If you beat up a woman, you should do time. End of story

"Perpetrator programmes" risk supporting the abuser more than the abused.

Can you imagine the reaction from the majority in Britain if it were suggested that those arrested for rioting and looting should avoid court and prison but attend classes on "Why it is bad to loot and steal", funded by the tax-payer. Think for a minute what would be said if those who set fire to cars, smashed windows with hammers, and stole as much as they could carry were told that if they signed up to a few session in which they explored the "issues" that led them to committing such crimes, they could stop worrying about punishment.

Much of the left and the right would unite in sniggers on this issue, and for good reason. Whether or not the crimes warrant a community service or probation order, fine, or, for the more serious acts, prison, we tend to believe that those who wilfully commit acts of violence and destruction that results in the harm of other people should face some degree of punishment.

Less so, it would appear, if you have beaten up your female partner and smashed up her property. Almost as soon as the phrase, "domestic violence" -- which often includes rape, stalking, serious injury, psychological torture, and other despicable acts -- is mentioned, it seems that someone pipes up about sending the poor men on a "perpetrator programme".

Of course I accept that there are differences between court-mandated programmes and those run by independents, such as the horrendously woman-blaming Temper!, in which warnings are issued about a "feminist approach" to domestic violence, and maintains that men are the real victims.

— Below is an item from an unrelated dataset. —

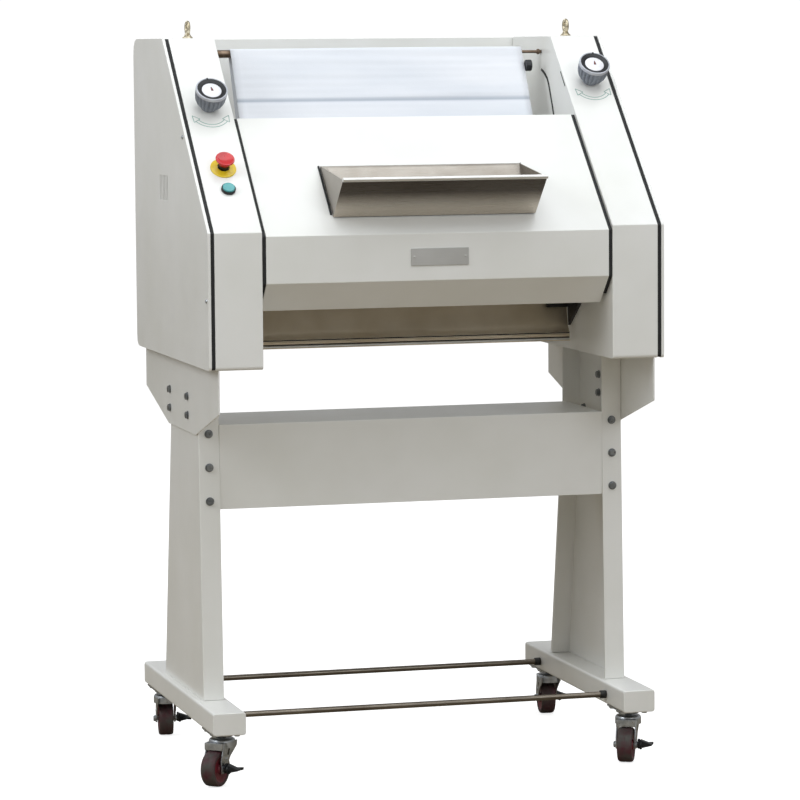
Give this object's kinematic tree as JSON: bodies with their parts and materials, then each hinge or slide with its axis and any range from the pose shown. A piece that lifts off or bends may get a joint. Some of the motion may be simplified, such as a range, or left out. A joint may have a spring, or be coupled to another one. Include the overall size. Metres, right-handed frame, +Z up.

Perpetrator programmes involve men joining up with other abusers and attending group sessions in which they discuss and are challenged on their violent criminal actions. But are they more supportive of the abuser than the abused? Do they in fact leave the women in more danger than if the men had been dealt with in the same way as other violent offenders?

Davina James Hanman, director of the London-based charity Against Violence and Abuse (AVA), insists that perpetrator programmes are not the "soft" option. "For most of these men -- tightly trapped in traditional notions of masculinity -- prison is the soft option compared with deconstructing your feelings and behaviours. Frankly I'd rather someone tried to change his behaviour towards women than he be banged up for 23 hours a day brooding on the 'bitch' that put him there."

Maybe the problem is that "traditional sanctions" are a mere slap on the wrist? But this is also the case for rape, and yet we do not (yet) suggest that those thought to be guilty of such a serious crime attends a course to talk about his unhappy childhood rather than face the court: unless that rape is committed within a context of domestic violence, of course.

There is no reason why classes re-educating men about stopping their violence against women cannot be run from prison, and prison alone. You beat up a woman, you should do time. End of story.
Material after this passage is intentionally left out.